Thank you! What a lovely way to spend an afternoon at work. Ogden Nash, huh? I'll have to get me some. I'm supposed to introduce a poet to my fellow Poetry Camp-ers next month. I think ol' Ogden will fill the bill nicely. Thanks, Julie.

amy said...

Oh I love that billboard poem. And I miss gin.

Amy, you didn't ask me at all so I hope I'm not being TOO presumptuous, but I'd jumble up your order a bit. Read first. Read a lot first. And then see if the kids can figure out what makes the poem seem "good" to them.

Donna Lee said...

I love them! Good choices. I would enjoyed having a student like you when I was teaching reading or science. I liked being challenged and I'd bet you were a challenging student (and I mean that in the best sense of the word, I am the mother of a former challenging student). Wait until the Goober starts school.

Mandy said...

Love the poetry! My favorite was always "The Tale of Custard The Dragon", and my son now shares my joy in poetry because that is exactly the sort of poetry we read. (Lately, when he misbehaves, we quote poetry to him: "Speak roughly to your little boy/ and beat him when he sneezes./ He only does it to annoy/ because he knows it teases!" His response is usually "No beating the boy!")

Recently he brought home his choices from the Scholastic book fair at school, and one of them was Shel Silverstein's "Don't Bump the Glump". I was so proud of him!

roxie said...

Thank you. Just think - Ogden Nash lived in such a leterate era that he could make a living writing poetry!

Alwen said...

It is so blinkin' weird, how our lives echo each other.

I love reading Ogden Nash: he is one of the poets who literally (no, the real literal meaning of literally) makes me laugh. Out loud.

(How knitter-y - when I saw today's verification was helys, I read it as "He LYS".)

ang said...

Wonderful choices. Even though I enjoyed the Nash poems, reading Shel's was my fav. His writings are an inspiration for young n old to get interested in poetry. As you know the sidewalk poem is my grounding one n kicked me back into creating n displaying my own muse.

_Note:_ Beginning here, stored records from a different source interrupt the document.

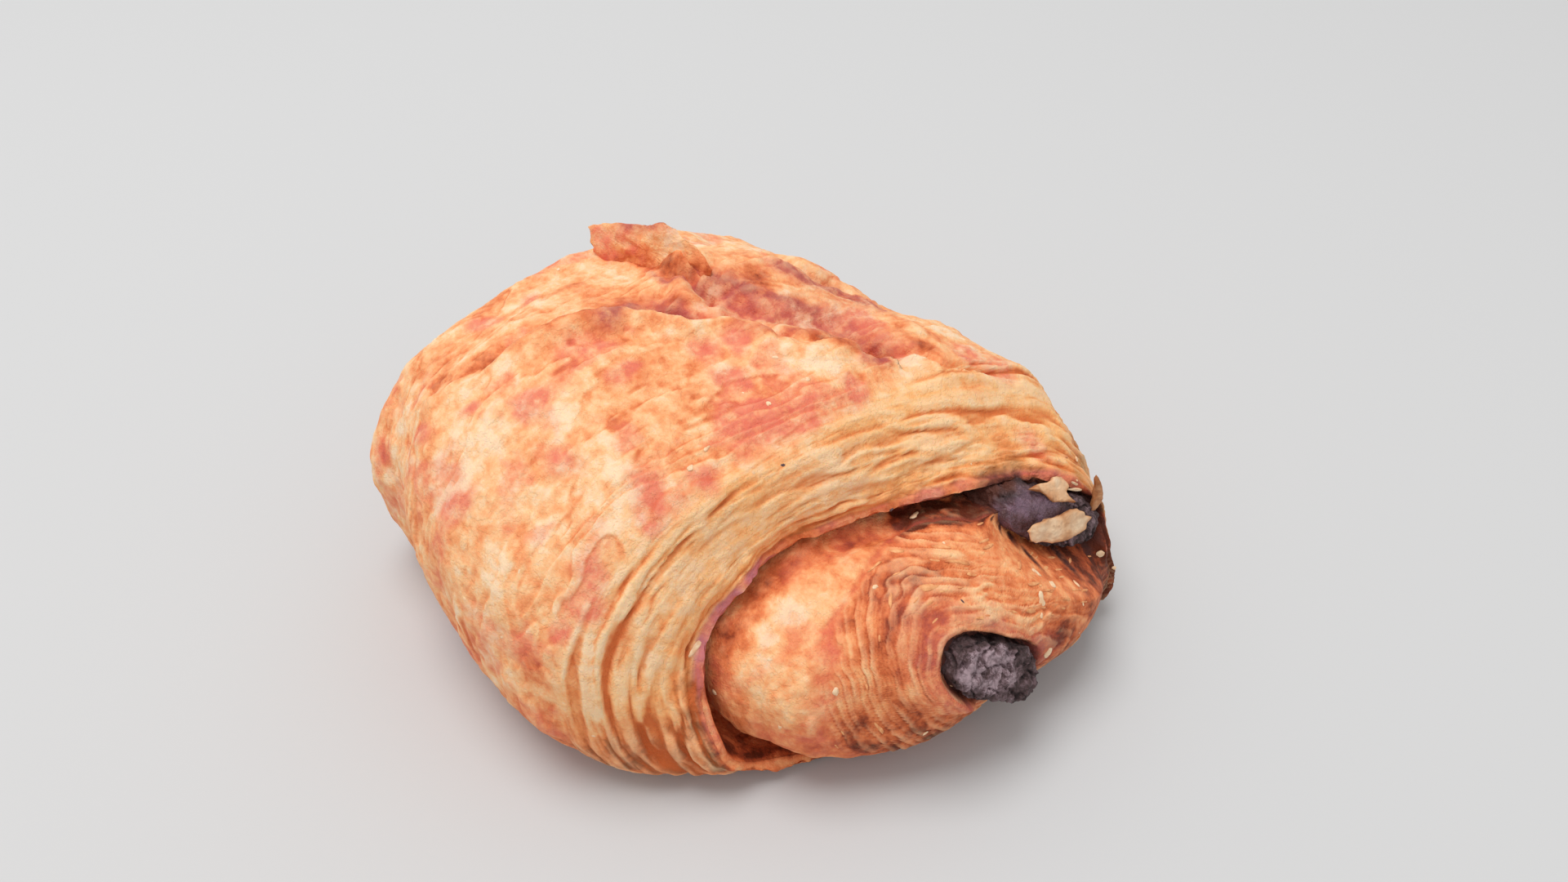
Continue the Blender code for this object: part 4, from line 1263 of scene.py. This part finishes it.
def dough_material():
    """Baked dough, from cream over orange to brown, with its blushes and plum edges, painted shade in its
    crevices and painted highlight on its ridges.
    """
    paint = Painter("baked dough")
    layer = paint.mask("layer", "Vector")
    mottle = paint.noise(3.2, 5, roughness=0.6)
    speckle = paint.noise(0.9, 4)
    grain = paint.noise(0.28, 3)
    streak = paint.noise(0.8, 4, places=layer, unit=1)
    patch = paint.steep(paint.noise(2.2, 4, roughness=0.6), 4.0)
    hollow, crest = paint.mask("hollow"), paint.mask("crest")

    wrinkle = paint.crease(paint.noise(2.6, 4, roughness=0.6), 500)

    bake = paint.mask("bake") + 0.5 * (mottle - 0.5) + 0.2 * (speckle - 0.5) + 0.16 * (streak - 0.5)
    # Painted shade browns the hollows and painted highlight pales the crests.
    bake = bake + 0.22 * (patch - 0.5) + 0.3 * hollow - 0.1 * crest + 0.03 * wrinkle
    colour = paint.ramp(
        bake,
        (0.05, 254, 218, 180),
        (0.22, 254, 197, 144),
        (0.38, 250, 170, 114),
        (0.54, 235, 136, 84),
        (0.7, 206, 104, 59),
        (0.85, 158, 71, 40),
        (1.0, 98, 42, 24),
    )
    colour = paint.mix(paint.mask("butter") * 0.6, colour, display(255, 182, 104))
    blush = (paint.mask("blush") * (0.15 + 0.7 * patch + 0.6 * mottle)).clamped()
    colour = paint.mix(blush * 0.74, colour, display(232, 114, 98))
    plum = paint.mask("plum") * (0.4 + 0.6 * patch + 0.6 * mottle)
    colour = paint.mix(plum.clamped() * 0.75, colour, display(204, 98, 84))
    # The deepest plum turns purple; in the valley's furrows and the pocket this is painted shade.
    colour = paint.mix((1.5 * (plum - 0.6)).clamped() * 0.5, colour, display(150, 72, 80))
    colour = paint.mix((paint.mask("lilac") * (0.6 + 0.5 * speckle)).clamped(), colour, display(204, 124, 134))
    # Painted shade: the hollows darkened to deep orange.
    colour = paint.mix((hollow * hollow * 0.8).clamped(), colour, display(210, 102, 48))
    # Painted highlight: the ridges lightened to cream.
    colour = paint.mix((crest * (0.2 + 0.6 * streak)).clamped(), colour, display(255, 218, 170))
    # Smeared chocolate and painted shade, dark brown.
    smear = (paint.mask("smear") * (0.4 + 1.2 * speckle)).clamped()
    colour = paint.mix(smear, colour, display(84, 46, 40))

    height = 0.5 * speckle + 0.3 * grain + 0.35 * streak + 0.5 * mottle - 0.15 * wrinkle
    return paint.finish(
        Base_Color=colour,
        Roughness=0.46 + 0.3 * speckle,
        IOR=1.45,
        Specular_IOR_Level=0.2,
        Subsurface_Weight=0.15,
        Subsurface_Radius=(1.0, 0.4, 0.15),
        Subsurface_Scale=1.2 * MM,
        Normal=paint.bump(height, 0.4, 0.8),
    )


def chocolate_material():
    """Dark chocolate, dull and crumbly, with a mauve bloom partly painted as highlight, glossier and painted
    with a sheen where it has melted, and painted shade in its pits and round its faces' rims.
    """
    paint = Painter("dark chocolate")
    crumb = paint.noise(1.1, 5, roughness=0.65)
    grain = paint.noise(0.3, 4)
    bloom, melted, pit = paint.mask("bloom"), paint.mask("melted"), paint.mask("pit")
    crack = paint.crease(paint.noise(1.7, 5, roughness=0.65), 400)
    scratch = paint.crease(paint.noise(1.5, 3), 900)
    smudge = paint.steep(paint.noise(2.8, 4), 5.0)
    broad = paint.steep(paint.noise(2.4, 5, roughness=0.6), 3.0)
    share = 0.6 + 0.35 * (broad - 0.5) + 0.9 * (crumb - 0.5)
    # The bloom, partly painted highlight, lightens the face.
    share = share + 0.5 * bloom * (0.4 + broad) + 0.25 * (grain - 0.5)
    # Painted shade darkens the pits, the cracks and the faces' rims.
    share = share - 0.4 * pit - 0.18 * crack - 0.22 * paint.mask("edge") + 0.4 * bloom * scratch
    colour = paint.ramp(
        share.clamped(),
        (0.0, 44, 27, 27),
        (0.35, 80, 57, 57),
        (0.7, 128, 103, 108),
        (1.0, 172, 148, 154),
    )
    # Painted sheen: the melted chocolate lightened to bluish purple.
    melted_sheen = (melted * (0.35 + 0.8 * crumb)).clamped()
    colour = paint.mix(melted_sheen, colour, paint.mix(smudge, display(92, 60, 62), display(134, 104, 122)))
    colour = paint.mix(paint.mask("shaded"), colour, display(92, 46, 32))
    return paint.finish(
        Base_Color=colour,
        Roughness=0.62 - 0.36 * melted + 0.2 * (grain - 0.5),
        IOR=1.45,
        Specular_IOR_Level=0.5,
        Normal=paint.bump(0.6 * crumb + 0.4 * grain - 0.3 * crack, 0.4, 0.8),
    )


def flake_material():
    """Thin dry flakes of crust, tan to cream."""
    paint = Painter("dry flakes")
    mottle = paint.noise(1.6, 4)
    grain = paint.noise(0.35, 4)
    share = paint.mask("toast") + 0.7 * (mottle - 0.5)
    colour = paint.ramp(
        share,
        (0.0, 238, 206, 170),
        (0.5, 224, 174, 130),
        (1.0, 172, 108, 64),
    )
    return paint.finish(
        Base_Color=colour,
        Roughness=0.6 + 0.2 * grain,
        Specular_IOR_Level=0.3,
        Normal=paint.bump(0.5 * mottle + 0.5 * grain, 0.2, 0.8),
    )


def crumb_material(name, light, dark):
    paint = Painter(name)
    mottle = paint.noise(0.9, 4)
    colour = paint.ramp(mottle, (0.35, *light), (0.65, *dark))
    return paint.finish(Base_Color=colour, Roughness=0.5 + 0.3 * mottle, Normal=paint.bump(mottle, 0.1, 0.7))


FLOOR_GREY = 0.63


def floor_material():
    paint = Painter("pale floor")
    paint.tree.nodes.remove(paint.place.output.node)
    return paint.finish(Base_Color=(*3 * (FLOOR_GREY,), 1), Roughness=0.9, Specular_IOR_Level=0.1)


# ------------------------------------------------------------------------------------------- studio


FLOOR_SIZE = 4000.0
SKY_STRENGTH = 0.64
SOFTBOX_WAY = (-0.2, 0.75, 0.6)  # how far right, up and back it stands as the camera sees it
SOFTBOX_DISTANCE, SOFTBOX_SIZE, SOFTBOX_ENERGY = 1.2, 0.8, 8.0  # in metres and watts
NEAREST_SEEN = 0.001


def make_floor():
    half = FLOOR_SIZE / 2
    corners = np.array([(-half, -half, 0), (half, -half, 0), (half, half, 0), (-half, half, 0)])
    floor = mesh_object("floor", corners + ORIGIN, (np.arange(4), np.array([4])))
    floor.data.materials.append(floor_material())


def make_lights():
    world = bpy.data.worlds.new("studio")
    bpy.context.scene.world = world
    world.use_nodes = True
    background = world.node_tree.nodes["Background"]
    background.inputs["Color"].default_value = (1, 1, 1, 1)
    background.inputs["Strength"].default_value = SKY_STRENGTH

    way = SOFTBOX_WAY[0] * RIGHT + SOFTBOX_WAY[1] * UP + SOFTBOX_WAY[2] * BACK
    light = bpy.data.lights.new("softbox", "AREA")
    light.shape = "DISK"
    light.size = SOFTBOX_SIZE
    light.energy = SOFTBOX_ENERGY
    add_object("softbox", light, SOFTBOX_DISTANCE * unit_of(way), way)


def make_camera():
    data = bpy.data.cameras.new("camera")
    data.sensor_fit = "HORIZONTAL"
    data.angle = 2 * math.atan(FRAME_WIDTH / 2 / FOCAL)
    data.clip_start = NEAREST_SEEN
    bpy.context.scene.camera = add_object("camera", data, to_frame(EYE), BACK)


baked = dough_material()
dough, relief = make_dough(baked)
make_torn_sheet(dough, baked)
chocolate = chocolate_material()
make_batons(chocolate)
make_flakes(flake_material())
pale = crumb_material("pale crumbs", (250, 222, 184), (236, 186, 140))
tan = crumb_material("tan slivers", (246, 182, 122), (216, 130, 78))
make_crumbs(dough, relief, pale, tan, chocolate)
make_floor()
make_lights()
make_camera()
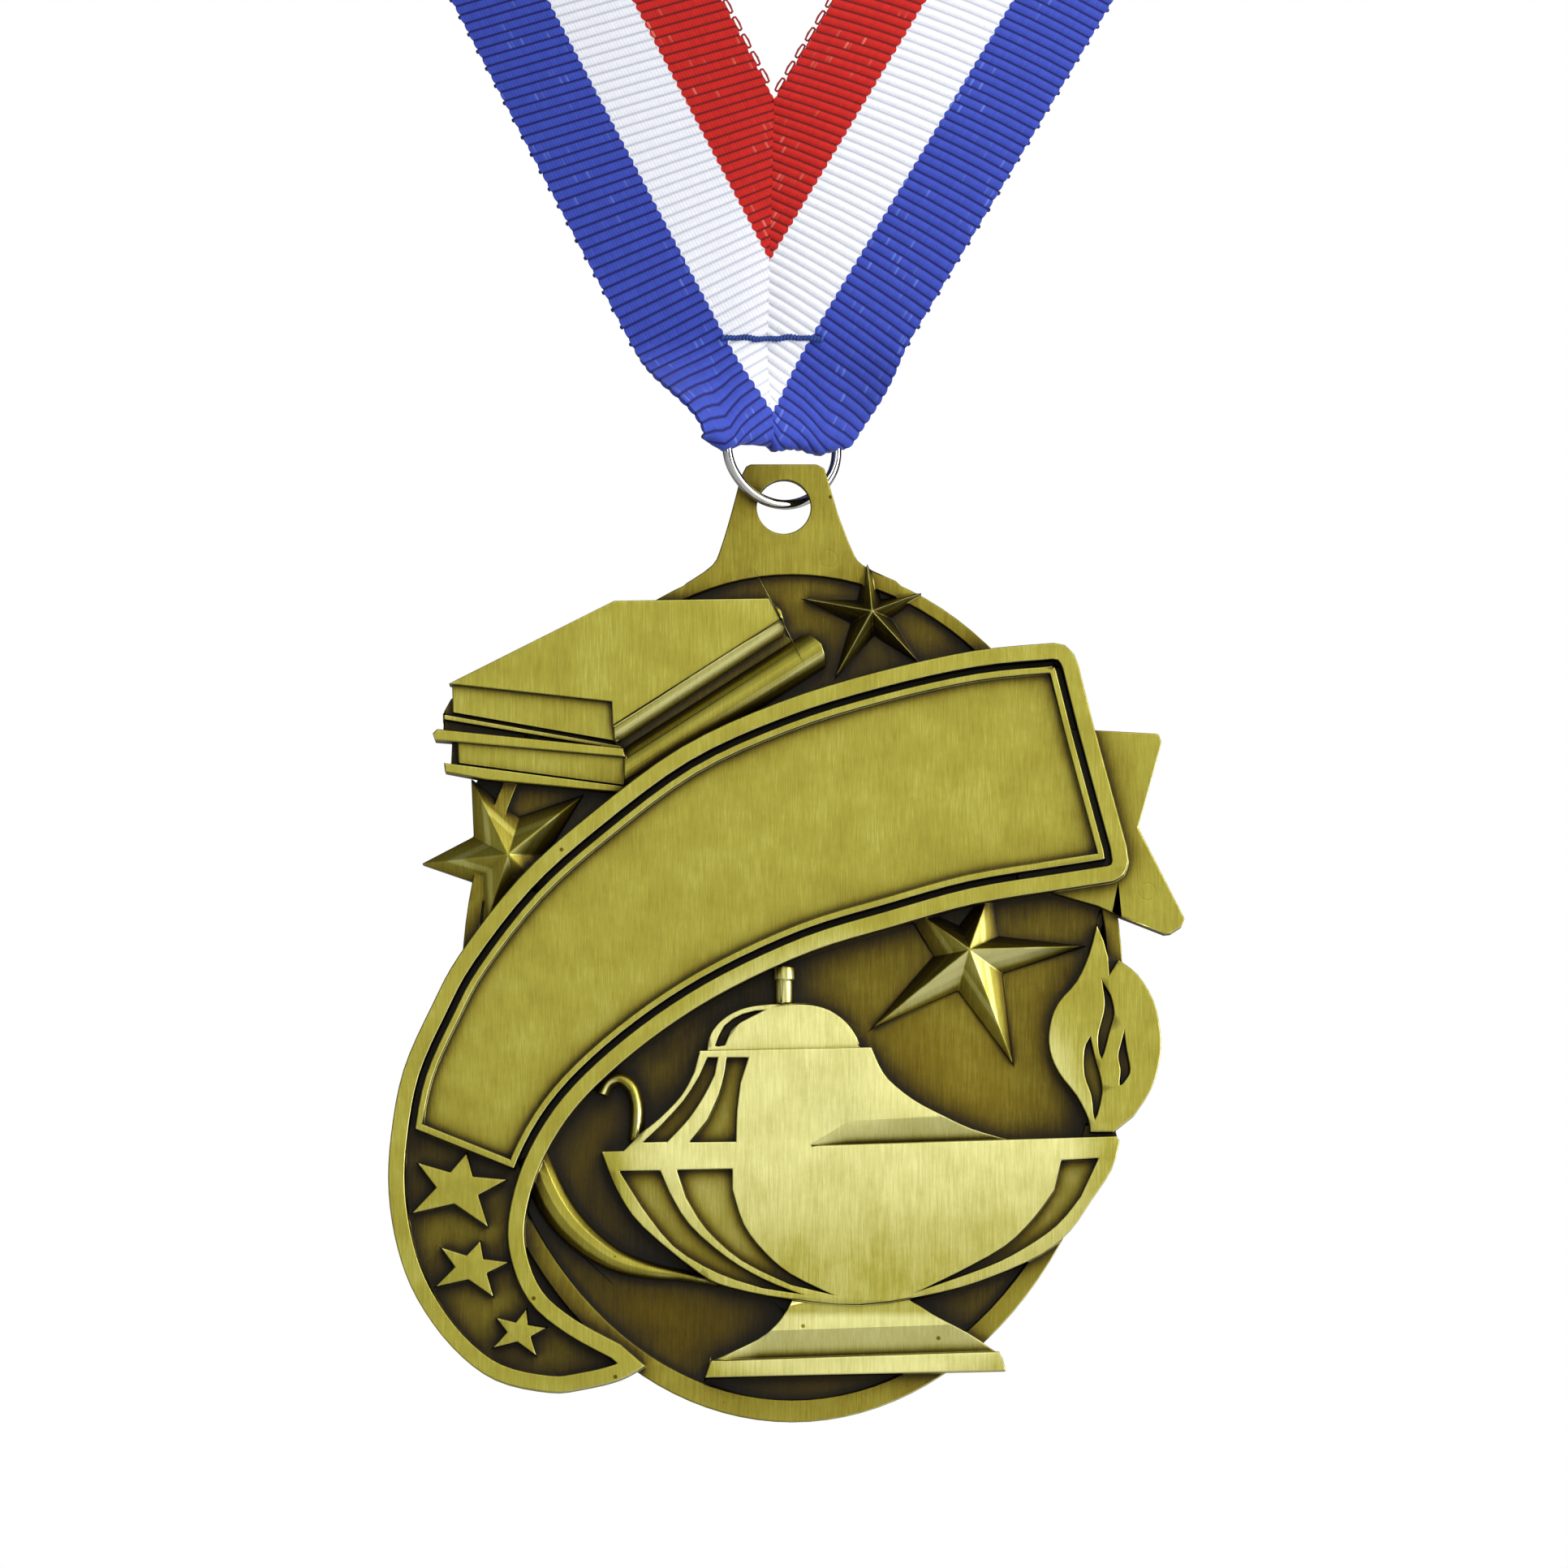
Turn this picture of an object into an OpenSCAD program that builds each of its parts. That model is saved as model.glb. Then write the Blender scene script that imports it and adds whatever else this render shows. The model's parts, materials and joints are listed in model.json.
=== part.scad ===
// Academic medallion on a striped neck ribbon
// A cast medal, with an oval plate, a banner, books, stars and an oil lamp in relief,
// hangs by the hole in its tab from a wire D-ring that the folded end of the ribbon holds.
// +Z is up and the front faces -Y. The origin is at the nape, on the inner face of the ribbon.
// Outlines of the casting are drawn about the centre of the plate, x to the right and y up,
// and heights in the casting are measured forward from its flat back. Each part of the relief
// starts at its own depth below that back, $below, and the whole is trimmed to the back at the end.

/* [Plate] */
// Width of the oval plate
plate_w = 58.7; // [58:0.1:60]
// Height of the oval plate
plate_h = 76.4; // [76:0.1:77]
// Thickness of the plate inside its rim
field_t = 1.5; // [1.2:0.1:1.8]
// Height of the rim and of the front of the tab
rim_top = 2.4; // [2.2:0.1:2.6]
// Width of the recessed field inside the rim
field_w = 56; // [55:0.1:56.4]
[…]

Keep inspiring us to explore the riches under our noses.

ellen in indy said...

in 5th grade, my son (dyslexic, hearing-impaired, adhd) and his classmates had to memorize and recite a poem every week for 6 weeks, each of them longer than the previous one.

this violated his individual education plan, and he was afraid the other kids would laugh at him. but since he didn't want to be more obviously "different" than he already was, i told him i'd help him pick poems that would make the other kids laugh WITH him -- and if they made the teacher mad, too bad, because he would have followed the assignment rules to the letter.

yup, every week he memorized and recited an ogden nash opus, starting with "the panther," chosen both for being exactly the required minimum length and the fact that the district high school teams are the panthers.

the panther is much like a leopard,
excepting it hasn't been peppered.
should you behold a panther crouch,
prepare to say ouch.
better yet, if called by a panther,
don't anther.



his english grade that period was a personal best.
by ogden nash we were greatly blest.
my son's achievement was meritorious
and my reaction was euphorious.
but entertain no smidgin of doubt:
i still wanted to punch that teacher out!